Data listing:
:::::

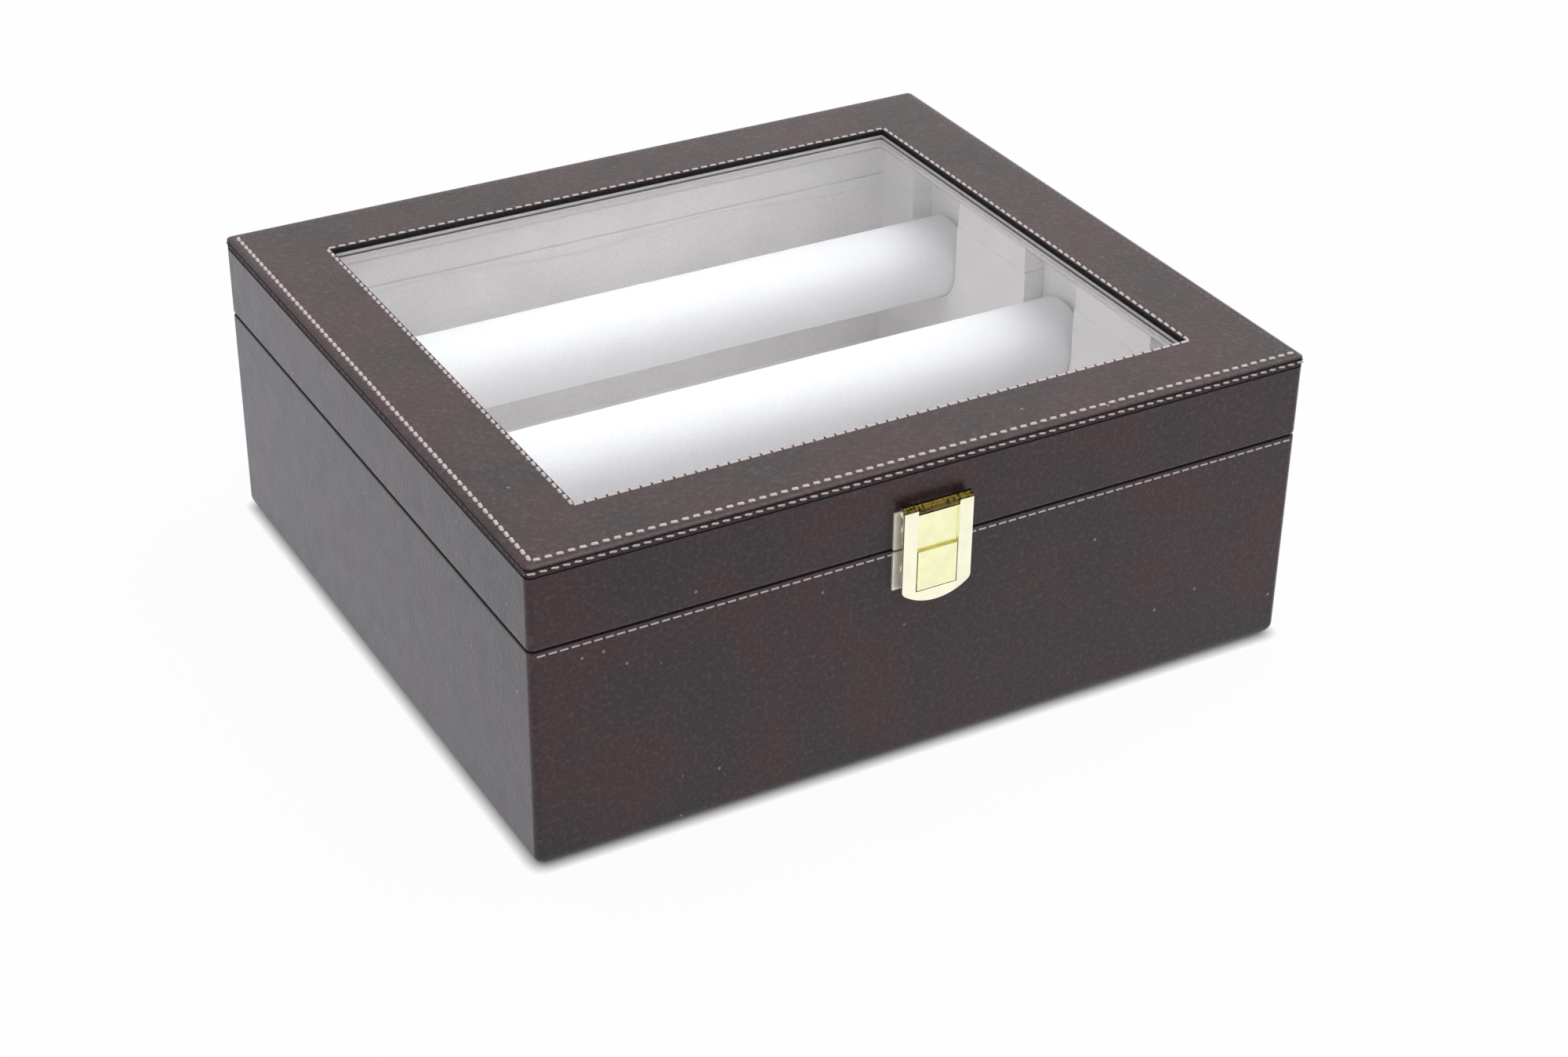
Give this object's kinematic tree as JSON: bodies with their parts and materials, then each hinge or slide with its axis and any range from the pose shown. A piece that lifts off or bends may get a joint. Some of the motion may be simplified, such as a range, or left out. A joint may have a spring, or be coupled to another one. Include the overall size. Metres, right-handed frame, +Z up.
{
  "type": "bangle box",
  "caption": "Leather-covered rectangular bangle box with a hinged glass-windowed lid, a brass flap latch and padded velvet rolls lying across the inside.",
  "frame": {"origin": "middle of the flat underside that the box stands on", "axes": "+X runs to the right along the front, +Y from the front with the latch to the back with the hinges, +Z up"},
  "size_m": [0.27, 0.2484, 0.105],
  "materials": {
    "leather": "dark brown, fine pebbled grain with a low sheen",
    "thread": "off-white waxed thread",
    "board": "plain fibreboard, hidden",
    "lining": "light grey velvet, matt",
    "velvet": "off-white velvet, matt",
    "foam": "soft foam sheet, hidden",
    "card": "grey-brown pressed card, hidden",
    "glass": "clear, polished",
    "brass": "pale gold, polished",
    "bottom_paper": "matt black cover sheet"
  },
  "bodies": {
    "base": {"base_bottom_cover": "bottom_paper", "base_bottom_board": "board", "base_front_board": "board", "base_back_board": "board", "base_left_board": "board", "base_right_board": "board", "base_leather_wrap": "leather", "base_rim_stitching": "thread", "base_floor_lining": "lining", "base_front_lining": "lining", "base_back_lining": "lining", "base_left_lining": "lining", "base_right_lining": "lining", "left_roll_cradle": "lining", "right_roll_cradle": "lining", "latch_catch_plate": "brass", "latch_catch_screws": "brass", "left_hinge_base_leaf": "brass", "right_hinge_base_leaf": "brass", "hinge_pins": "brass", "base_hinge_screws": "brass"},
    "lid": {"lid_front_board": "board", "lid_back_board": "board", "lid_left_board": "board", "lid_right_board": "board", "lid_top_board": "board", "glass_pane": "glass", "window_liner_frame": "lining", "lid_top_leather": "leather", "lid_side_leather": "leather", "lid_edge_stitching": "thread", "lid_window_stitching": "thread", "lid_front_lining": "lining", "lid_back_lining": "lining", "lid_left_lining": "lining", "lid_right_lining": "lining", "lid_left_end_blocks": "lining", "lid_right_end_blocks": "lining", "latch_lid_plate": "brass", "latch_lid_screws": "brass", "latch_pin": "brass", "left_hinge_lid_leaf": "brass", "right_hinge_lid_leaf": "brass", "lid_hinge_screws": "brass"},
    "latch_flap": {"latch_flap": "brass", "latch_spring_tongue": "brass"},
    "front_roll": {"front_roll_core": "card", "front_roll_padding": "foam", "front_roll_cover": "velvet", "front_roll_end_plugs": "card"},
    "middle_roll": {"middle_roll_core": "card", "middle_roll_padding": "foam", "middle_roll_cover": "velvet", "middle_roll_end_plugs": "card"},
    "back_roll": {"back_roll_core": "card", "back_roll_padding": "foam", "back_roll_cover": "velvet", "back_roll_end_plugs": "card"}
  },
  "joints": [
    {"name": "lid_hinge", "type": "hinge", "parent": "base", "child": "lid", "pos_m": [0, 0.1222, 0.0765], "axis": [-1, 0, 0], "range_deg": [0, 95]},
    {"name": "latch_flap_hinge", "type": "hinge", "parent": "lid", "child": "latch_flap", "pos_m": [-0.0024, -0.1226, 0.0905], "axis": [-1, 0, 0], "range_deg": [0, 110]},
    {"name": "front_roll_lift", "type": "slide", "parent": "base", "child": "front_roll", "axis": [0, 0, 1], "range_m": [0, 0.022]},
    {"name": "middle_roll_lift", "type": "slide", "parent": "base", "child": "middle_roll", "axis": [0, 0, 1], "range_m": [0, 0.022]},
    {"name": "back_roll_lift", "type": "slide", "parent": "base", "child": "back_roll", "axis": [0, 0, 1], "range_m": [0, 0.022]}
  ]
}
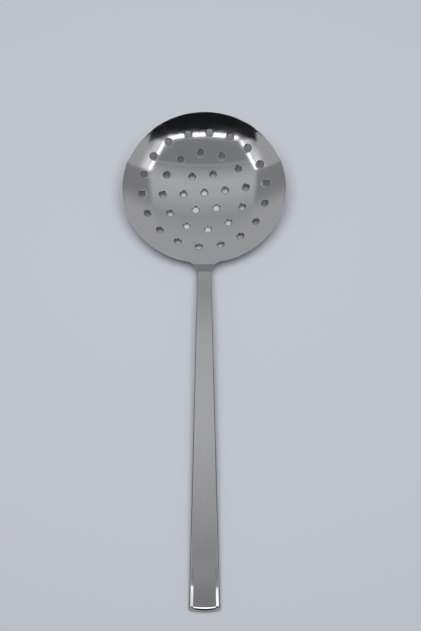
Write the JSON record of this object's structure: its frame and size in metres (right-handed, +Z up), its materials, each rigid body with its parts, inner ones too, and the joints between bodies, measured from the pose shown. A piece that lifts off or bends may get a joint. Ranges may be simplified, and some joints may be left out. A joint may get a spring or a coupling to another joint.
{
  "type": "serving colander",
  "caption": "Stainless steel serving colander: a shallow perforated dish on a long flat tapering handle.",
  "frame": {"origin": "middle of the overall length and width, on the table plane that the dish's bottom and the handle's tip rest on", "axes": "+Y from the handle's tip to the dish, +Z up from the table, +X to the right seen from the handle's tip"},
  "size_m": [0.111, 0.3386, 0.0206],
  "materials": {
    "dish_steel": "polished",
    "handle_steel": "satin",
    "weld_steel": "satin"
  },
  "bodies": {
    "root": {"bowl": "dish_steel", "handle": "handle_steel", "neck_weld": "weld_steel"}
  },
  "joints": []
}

:::::

Task requirements:
Find the string "axis" in the records, then copy each line where it occurs.

Output of the exercise:
Give this object's kinematic tree as JSON: bodies with their parts and materials, then each hinge or slide with its axis and any range from the pose shown. A piece that lifts off or bends may get a joint. Some of the motion may be simplified, such as a range, or left out. A joint may have a spring, or be coupled to another one. Include the overall size. Metres, right-handed frame, +Z up.
    {"name": "lid_hinge", "type": "hinge", "parent": "base", "child": "lid", "pos_m": [0, 0.1222, 0.0765], "axis": [-1, 0, 0], "range_deg": [0, 95]},
    {"name": "latch_flap_hinge", "type": "hinge", "parent": "lid", "child": "latch_flap", "pos_m": [-0.0024, -0.1226, 0.0905], "axis": [-1, 0, 0], "range_deg": [0, 110]},
    {"name": "front_roll_lift", "type": "slide", "parent": "base", "child": "front_roll", "axis": [0, 0, 1], "range_m": [0, 0.022]},
    {"name": "middle_roll_lift", "type": "slide", "parent": "base", "child": "middle_roll", "axis": [0, 0, 1], "range_m": [0, 0.022]},
    {"name": "back_roll_lift", "type": "slide", "parent": "base", "child": "back_roll", "axis": [0, 0, 1], "range_m": [0, 0.022]}